Un espace produit du terroir

L'an passé, elle a profité de la rénovation du magasin de Carros pour étoffer encore ses activités. Elle a mis en place un espace produit du terroir où elle vend des produits issus à 80 % de ses adhérents. On y trouve des confitures, de l'huile d'olive, du miel, des chips de socca sucrées et salées, des biscuits, du vin... Deux fois par mois le samedi, elle accueille en alternance un éleveur de volaille et un horticulteur qui propose ses fleurs à la vente. « Ils sont sociétaires de la structure », précise Cyril Martin. Cette année, elle a proposé pour la première fois les plants de fleurs de l'un de ses horticulteurs à la clientèle du magasin. En saison, elle espère faire de même avec des producteurs de melons, de fraises, de pommes... On trouve aussi des produits pour l'univers de la piscine. « Nous croyons beaucoup à la vente en circuits courts, enchaîne le dirigeant. Elle correspond à une attente des consommateurs. Nous attirons ainsi de nouveaux clients.

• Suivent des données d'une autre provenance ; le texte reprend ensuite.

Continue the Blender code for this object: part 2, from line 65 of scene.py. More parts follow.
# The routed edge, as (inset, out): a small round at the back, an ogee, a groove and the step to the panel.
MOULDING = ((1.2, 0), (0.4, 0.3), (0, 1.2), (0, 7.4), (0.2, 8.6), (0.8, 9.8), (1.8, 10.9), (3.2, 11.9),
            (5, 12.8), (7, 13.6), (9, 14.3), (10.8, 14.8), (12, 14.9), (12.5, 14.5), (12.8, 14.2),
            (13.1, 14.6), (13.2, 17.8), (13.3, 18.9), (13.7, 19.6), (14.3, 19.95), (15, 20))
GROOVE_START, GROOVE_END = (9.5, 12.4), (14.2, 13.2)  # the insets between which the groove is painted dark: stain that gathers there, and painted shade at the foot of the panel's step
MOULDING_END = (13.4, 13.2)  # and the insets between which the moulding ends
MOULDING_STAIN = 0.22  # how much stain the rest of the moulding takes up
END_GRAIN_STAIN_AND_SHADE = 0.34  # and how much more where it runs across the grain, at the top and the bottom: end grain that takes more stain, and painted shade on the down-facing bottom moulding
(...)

Quant aux agriculteurs, ils profitent du flux des clients du magasin. » Pour promouvoir ces événements, la coopérative fait de la pub dans la presse locale et utilise le réseau social Facebook. Un outil qu'elle a appris à manier y compris pour faire part de ses nouveautés. Quand elle a annoncé la sortie dans ses magasins d'un piège écologique contre la chenille du pin, 22 493 personnes ont liké l'information. Pour favoriser encore les liens entre ses producteurs et les consommateurs, elle planche actuellement sur la création d'une boutique en ligne qui commercialisera la production de ses membres. Un autre chantier en cours.